◆ What is needed
Of the lines in the data below, count the ones holding the string "joints", and answer with that number only.

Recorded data

···

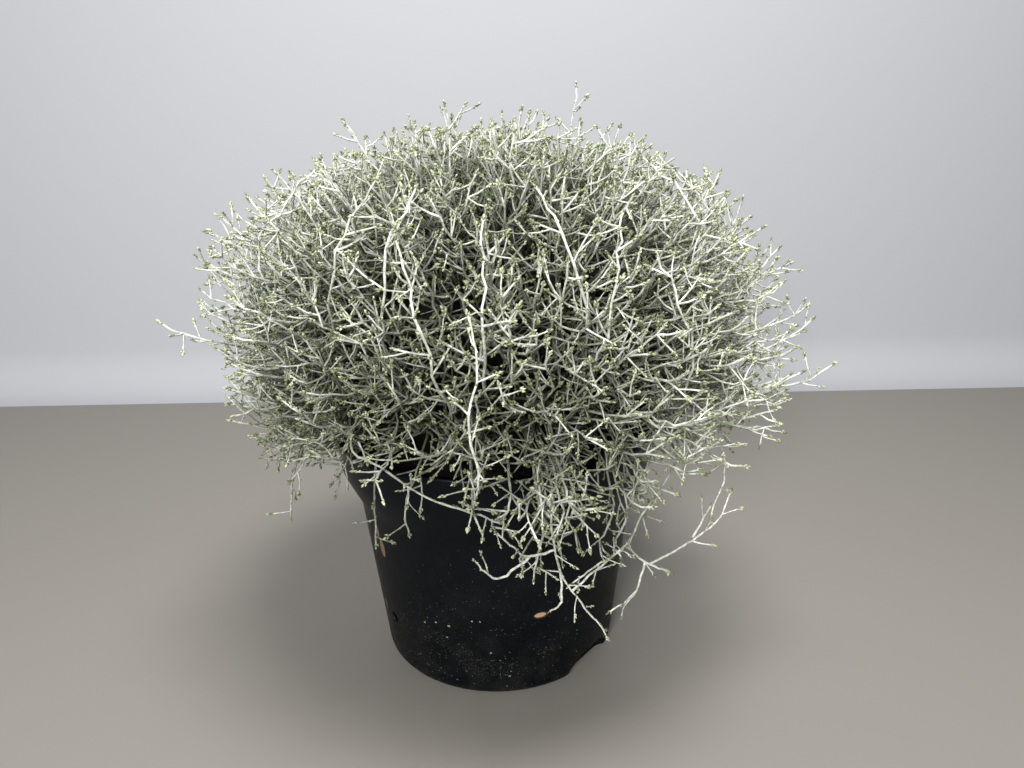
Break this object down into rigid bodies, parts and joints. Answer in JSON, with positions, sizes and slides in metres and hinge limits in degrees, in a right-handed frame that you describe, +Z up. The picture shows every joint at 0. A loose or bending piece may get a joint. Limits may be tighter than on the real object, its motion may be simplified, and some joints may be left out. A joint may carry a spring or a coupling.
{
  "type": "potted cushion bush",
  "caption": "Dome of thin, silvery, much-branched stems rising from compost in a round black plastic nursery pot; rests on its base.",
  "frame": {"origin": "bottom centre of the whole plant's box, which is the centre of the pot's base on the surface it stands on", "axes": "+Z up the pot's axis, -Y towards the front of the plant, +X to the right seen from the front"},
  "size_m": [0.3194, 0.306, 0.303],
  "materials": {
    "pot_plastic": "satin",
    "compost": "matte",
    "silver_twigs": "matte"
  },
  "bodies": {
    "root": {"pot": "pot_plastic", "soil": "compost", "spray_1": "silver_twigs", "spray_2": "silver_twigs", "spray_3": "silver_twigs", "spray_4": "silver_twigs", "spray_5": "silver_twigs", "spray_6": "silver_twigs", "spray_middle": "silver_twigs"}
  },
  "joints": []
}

···

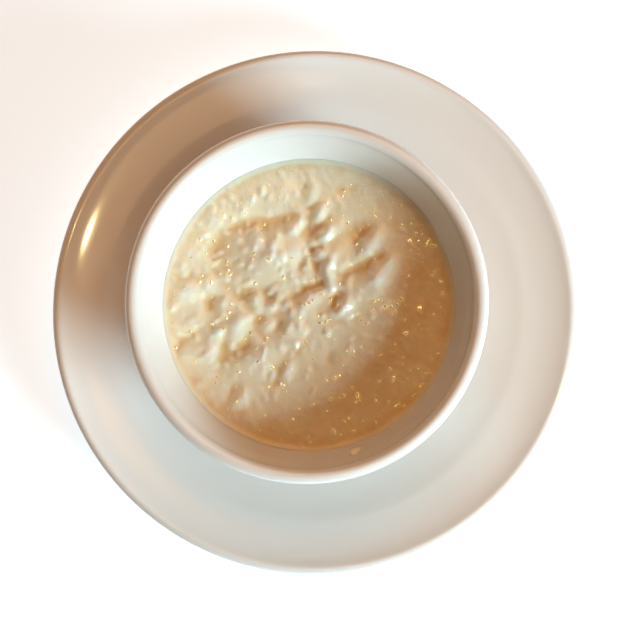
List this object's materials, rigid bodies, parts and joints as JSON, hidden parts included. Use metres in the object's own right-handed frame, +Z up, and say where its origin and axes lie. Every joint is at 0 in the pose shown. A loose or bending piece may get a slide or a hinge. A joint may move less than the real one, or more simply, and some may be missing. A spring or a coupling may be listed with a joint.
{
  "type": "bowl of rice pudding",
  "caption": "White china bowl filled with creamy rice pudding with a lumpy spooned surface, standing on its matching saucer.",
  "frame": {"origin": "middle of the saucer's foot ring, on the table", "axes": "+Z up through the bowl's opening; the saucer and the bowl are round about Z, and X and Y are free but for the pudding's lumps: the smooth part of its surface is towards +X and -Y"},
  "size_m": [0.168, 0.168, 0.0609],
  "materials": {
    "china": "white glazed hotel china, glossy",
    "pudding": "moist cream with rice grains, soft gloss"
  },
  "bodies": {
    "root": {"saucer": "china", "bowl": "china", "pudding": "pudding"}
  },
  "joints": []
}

···

◆ Exercise answer
4